GIVEN REQUEST |
Your task is to copy each line that has the word "scene".

PROVIDED MATERIAL |

•••••

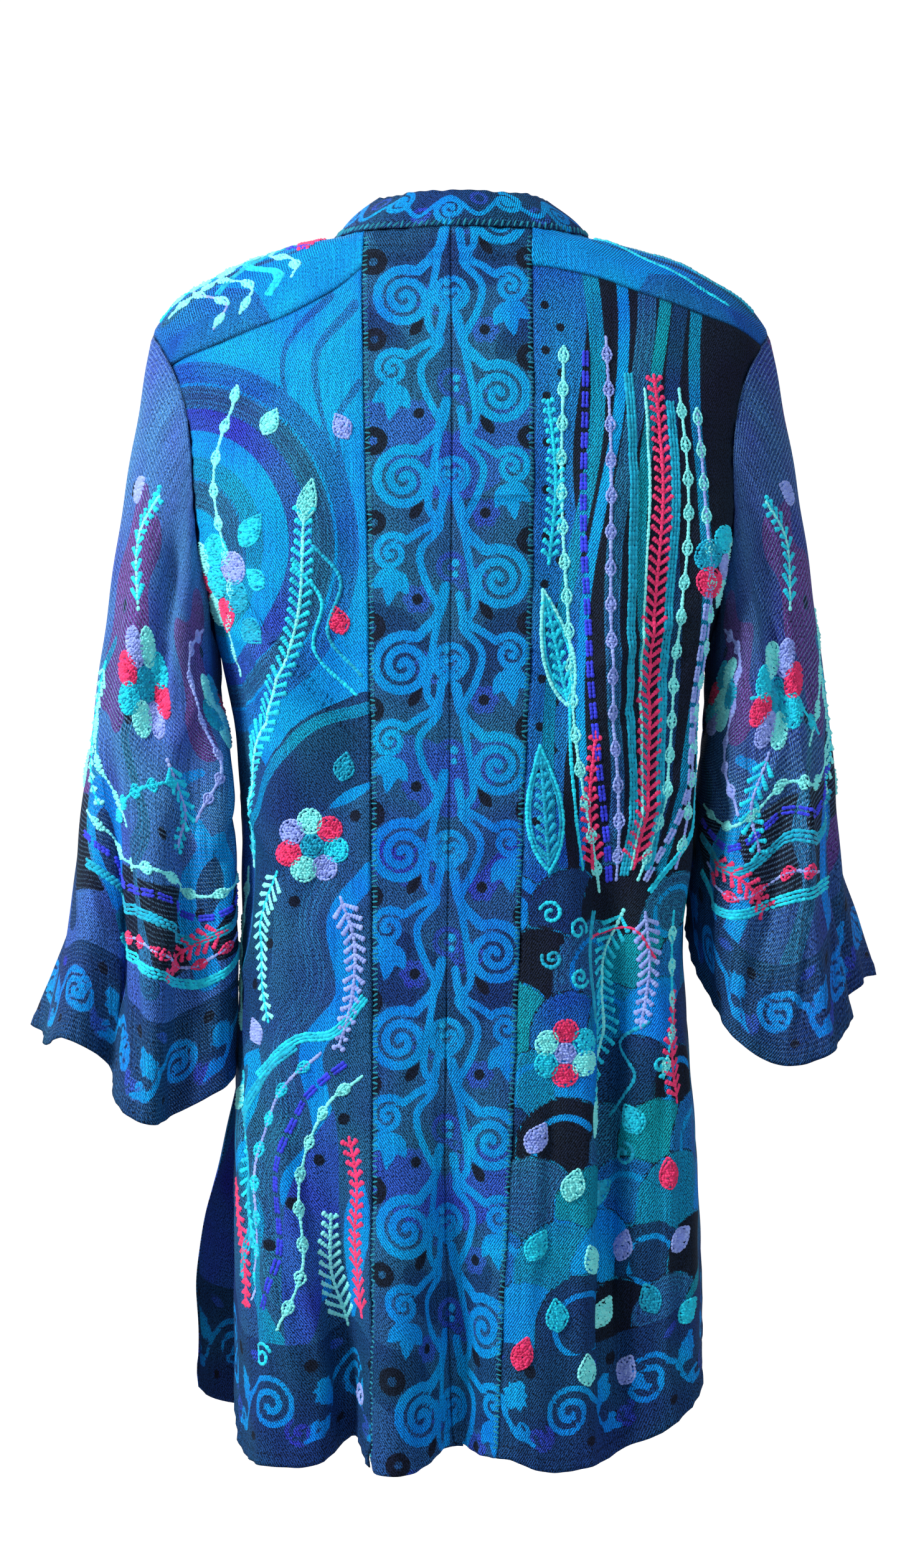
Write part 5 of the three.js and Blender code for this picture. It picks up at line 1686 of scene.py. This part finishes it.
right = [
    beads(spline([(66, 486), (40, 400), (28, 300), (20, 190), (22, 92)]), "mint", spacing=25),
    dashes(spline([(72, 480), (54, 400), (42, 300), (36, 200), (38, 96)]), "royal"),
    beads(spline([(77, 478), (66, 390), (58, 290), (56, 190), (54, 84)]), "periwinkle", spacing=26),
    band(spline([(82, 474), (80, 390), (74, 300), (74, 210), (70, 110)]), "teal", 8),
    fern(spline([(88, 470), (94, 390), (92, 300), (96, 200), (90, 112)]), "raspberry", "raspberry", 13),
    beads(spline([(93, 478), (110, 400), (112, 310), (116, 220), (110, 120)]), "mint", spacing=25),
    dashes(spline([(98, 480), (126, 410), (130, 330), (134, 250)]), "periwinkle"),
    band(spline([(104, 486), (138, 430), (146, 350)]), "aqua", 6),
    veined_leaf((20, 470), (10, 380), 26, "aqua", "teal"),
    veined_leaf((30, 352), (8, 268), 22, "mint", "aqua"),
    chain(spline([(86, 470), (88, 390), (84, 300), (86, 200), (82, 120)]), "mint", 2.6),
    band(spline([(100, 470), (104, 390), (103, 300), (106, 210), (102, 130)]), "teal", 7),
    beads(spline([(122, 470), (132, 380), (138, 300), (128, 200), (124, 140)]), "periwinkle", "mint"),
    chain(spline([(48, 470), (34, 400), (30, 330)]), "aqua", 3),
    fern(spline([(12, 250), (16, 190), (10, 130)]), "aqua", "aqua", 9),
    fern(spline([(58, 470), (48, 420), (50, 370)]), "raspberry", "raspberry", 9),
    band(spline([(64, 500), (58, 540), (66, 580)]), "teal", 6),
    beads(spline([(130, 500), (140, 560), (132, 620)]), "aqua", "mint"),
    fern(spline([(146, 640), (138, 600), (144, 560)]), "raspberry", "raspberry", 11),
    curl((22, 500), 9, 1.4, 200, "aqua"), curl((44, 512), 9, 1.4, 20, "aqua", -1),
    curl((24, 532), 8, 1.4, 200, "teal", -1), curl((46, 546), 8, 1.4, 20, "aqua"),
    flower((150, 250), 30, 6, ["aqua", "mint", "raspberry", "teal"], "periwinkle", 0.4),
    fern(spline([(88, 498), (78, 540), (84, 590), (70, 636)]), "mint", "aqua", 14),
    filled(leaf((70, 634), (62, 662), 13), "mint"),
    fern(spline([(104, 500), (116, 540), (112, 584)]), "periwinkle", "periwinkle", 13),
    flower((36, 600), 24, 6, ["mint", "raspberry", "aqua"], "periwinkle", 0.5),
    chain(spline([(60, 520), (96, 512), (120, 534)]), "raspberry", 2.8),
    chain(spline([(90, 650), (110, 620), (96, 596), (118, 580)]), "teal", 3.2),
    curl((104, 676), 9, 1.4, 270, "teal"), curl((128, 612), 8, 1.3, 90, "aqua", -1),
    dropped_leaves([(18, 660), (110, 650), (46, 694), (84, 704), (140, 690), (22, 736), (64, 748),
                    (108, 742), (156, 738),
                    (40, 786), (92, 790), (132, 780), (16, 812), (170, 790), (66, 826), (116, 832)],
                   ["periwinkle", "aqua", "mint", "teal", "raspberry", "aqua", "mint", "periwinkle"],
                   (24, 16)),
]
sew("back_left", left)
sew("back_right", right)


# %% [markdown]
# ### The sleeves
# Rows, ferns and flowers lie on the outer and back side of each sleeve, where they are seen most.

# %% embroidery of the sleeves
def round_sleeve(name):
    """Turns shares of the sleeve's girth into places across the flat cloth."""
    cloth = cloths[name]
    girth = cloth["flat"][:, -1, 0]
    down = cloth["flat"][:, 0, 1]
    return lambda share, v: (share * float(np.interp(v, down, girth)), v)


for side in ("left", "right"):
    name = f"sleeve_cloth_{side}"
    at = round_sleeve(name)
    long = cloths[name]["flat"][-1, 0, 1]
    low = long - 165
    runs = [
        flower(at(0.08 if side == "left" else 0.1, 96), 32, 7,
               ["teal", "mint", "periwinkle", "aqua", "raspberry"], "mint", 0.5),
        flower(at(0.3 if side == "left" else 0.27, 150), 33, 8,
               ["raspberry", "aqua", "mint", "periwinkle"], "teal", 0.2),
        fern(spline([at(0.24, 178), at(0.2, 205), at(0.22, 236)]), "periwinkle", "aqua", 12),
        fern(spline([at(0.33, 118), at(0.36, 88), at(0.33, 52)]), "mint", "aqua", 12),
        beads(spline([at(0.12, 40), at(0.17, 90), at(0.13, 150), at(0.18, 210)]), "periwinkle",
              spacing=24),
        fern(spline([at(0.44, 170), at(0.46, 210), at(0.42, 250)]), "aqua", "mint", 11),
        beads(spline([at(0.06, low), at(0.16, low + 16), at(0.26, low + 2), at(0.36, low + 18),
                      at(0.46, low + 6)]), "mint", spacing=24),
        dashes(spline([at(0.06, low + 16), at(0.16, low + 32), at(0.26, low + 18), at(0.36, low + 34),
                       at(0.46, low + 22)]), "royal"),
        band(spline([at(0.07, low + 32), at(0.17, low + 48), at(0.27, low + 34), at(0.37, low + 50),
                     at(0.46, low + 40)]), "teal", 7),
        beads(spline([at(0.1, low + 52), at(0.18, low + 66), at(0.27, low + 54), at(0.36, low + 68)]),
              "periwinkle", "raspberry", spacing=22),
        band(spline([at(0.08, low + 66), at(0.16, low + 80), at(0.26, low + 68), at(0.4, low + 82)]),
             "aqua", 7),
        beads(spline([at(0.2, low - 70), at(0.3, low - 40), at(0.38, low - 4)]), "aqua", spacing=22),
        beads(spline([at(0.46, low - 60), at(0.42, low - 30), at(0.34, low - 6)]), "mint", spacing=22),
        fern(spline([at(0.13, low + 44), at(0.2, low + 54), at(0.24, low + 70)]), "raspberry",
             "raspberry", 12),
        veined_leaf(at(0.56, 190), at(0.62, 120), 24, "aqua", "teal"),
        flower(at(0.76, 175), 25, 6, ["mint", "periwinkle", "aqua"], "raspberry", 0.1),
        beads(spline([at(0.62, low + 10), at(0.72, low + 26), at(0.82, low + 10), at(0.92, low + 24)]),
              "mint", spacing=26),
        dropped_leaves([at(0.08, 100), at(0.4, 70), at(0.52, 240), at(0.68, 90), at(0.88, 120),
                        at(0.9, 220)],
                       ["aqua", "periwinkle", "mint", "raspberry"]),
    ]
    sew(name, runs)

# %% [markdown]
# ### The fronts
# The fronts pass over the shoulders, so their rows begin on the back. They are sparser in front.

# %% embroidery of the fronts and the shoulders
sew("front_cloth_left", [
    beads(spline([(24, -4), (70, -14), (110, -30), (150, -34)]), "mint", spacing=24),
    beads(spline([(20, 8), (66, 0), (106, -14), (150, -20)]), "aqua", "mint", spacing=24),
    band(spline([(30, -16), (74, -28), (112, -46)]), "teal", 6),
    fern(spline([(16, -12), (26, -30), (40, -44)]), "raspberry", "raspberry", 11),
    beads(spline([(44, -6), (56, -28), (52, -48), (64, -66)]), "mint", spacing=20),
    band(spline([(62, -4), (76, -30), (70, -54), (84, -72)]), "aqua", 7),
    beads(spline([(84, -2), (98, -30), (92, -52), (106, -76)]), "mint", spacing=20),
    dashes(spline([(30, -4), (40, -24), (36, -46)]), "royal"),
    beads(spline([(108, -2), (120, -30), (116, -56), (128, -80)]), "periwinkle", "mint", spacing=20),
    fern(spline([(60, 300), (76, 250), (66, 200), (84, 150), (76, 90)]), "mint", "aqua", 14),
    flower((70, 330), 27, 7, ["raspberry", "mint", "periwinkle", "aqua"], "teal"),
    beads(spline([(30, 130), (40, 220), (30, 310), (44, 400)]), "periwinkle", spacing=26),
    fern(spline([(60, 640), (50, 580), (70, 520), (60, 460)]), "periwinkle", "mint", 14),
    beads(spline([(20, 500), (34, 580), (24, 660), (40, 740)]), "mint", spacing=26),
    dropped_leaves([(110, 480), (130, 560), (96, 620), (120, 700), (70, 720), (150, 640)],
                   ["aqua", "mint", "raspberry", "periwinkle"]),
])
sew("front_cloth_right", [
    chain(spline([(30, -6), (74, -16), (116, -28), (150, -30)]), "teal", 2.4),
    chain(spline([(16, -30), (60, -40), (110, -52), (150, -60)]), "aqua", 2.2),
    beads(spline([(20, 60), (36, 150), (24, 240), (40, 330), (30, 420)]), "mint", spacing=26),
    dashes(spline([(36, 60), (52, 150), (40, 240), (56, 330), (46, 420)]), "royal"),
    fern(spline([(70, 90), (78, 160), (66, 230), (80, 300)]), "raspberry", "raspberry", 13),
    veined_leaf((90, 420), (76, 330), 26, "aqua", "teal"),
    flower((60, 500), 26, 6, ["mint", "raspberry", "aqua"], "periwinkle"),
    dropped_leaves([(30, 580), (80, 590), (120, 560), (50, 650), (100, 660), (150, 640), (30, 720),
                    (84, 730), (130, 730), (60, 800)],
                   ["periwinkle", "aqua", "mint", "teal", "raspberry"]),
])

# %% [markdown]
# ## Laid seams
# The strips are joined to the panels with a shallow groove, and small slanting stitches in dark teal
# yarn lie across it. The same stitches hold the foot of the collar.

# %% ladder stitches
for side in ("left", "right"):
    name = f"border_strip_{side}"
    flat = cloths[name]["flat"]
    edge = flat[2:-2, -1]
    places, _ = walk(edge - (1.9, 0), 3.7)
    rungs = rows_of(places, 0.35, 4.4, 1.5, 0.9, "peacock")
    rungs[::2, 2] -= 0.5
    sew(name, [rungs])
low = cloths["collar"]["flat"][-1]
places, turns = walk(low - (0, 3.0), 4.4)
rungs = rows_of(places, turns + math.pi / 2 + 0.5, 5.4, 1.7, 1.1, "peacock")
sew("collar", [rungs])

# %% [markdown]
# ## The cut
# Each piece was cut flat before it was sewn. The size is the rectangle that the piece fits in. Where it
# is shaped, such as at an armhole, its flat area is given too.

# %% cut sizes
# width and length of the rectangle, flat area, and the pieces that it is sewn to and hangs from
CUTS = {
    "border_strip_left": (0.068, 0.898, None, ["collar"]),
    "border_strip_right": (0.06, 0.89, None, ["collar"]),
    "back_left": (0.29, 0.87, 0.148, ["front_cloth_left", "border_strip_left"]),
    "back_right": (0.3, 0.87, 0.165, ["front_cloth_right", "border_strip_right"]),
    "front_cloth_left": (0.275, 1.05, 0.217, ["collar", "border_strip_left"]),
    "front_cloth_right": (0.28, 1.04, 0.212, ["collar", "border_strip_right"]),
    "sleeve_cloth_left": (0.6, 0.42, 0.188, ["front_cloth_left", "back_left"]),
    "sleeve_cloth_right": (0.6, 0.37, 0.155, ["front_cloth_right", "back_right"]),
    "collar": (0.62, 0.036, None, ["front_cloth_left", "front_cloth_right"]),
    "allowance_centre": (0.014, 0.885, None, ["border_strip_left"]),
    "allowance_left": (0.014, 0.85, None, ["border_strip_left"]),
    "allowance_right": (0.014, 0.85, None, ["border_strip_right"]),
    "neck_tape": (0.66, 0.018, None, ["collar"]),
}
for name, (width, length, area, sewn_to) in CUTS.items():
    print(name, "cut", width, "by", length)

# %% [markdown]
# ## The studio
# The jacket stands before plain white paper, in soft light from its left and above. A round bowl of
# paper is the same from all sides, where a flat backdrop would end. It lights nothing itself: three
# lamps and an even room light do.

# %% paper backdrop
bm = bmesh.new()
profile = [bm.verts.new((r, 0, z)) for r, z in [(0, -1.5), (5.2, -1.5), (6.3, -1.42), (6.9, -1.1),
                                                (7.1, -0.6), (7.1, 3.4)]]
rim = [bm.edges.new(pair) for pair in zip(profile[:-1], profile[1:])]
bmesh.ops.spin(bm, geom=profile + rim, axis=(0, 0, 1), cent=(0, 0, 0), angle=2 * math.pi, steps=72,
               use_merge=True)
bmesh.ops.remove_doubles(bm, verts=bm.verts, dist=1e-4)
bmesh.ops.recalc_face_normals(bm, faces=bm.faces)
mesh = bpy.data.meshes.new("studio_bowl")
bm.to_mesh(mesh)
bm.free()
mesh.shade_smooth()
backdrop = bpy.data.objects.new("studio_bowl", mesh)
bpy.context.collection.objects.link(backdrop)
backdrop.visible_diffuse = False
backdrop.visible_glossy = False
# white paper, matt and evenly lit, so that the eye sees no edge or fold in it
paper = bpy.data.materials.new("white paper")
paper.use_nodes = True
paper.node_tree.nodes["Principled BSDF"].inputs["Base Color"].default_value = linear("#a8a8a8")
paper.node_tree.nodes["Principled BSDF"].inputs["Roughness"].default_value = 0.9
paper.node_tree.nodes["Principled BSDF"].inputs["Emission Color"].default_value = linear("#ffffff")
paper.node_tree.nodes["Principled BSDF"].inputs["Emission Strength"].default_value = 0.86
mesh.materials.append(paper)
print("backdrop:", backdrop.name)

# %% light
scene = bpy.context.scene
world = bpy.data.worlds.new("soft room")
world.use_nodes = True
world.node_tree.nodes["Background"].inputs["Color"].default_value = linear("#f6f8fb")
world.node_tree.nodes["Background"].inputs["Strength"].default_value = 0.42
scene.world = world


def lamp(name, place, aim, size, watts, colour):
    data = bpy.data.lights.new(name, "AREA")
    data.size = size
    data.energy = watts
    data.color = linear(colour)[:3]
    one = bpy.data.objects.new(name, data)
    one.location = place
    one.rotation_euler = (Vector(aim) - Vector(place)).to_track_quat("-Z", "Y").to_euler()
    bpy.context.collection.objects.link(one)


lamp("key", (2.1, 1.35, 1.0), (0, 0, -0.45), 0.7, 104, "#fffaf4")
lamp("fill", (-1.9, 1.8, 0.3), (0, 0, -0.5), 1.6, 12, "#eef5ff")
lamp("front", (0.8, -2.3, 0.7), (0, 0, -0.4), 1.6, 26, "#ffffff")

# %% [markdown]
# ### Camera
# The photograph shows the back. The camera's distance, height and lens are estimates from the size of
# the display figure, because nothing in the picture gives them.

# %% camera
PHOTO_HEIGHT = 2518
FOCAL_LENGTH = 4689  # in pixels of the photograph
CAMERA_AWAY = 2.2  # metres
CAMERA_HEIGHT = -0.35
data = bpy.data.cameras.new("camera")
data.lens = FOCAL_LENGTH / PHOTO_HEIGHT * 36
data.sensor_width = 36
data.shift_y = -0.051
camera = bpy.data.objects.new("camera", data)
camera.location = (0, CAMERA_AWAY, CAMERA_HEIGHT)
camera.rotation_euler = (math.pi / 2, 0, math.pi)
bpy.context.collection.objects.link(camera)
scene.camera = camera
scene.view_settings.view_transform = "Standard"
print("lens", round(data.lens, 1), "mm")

•••••

RESULT OF THE TASK |
Write part 5 of the three.js and Blender code for this picture. It picks up at line 1686 of scene.py. This part finishes it.
scene = bpy.context.scene
scene.world = world
scene.camera = camera
scene.view_settings.view_transform = "Standard"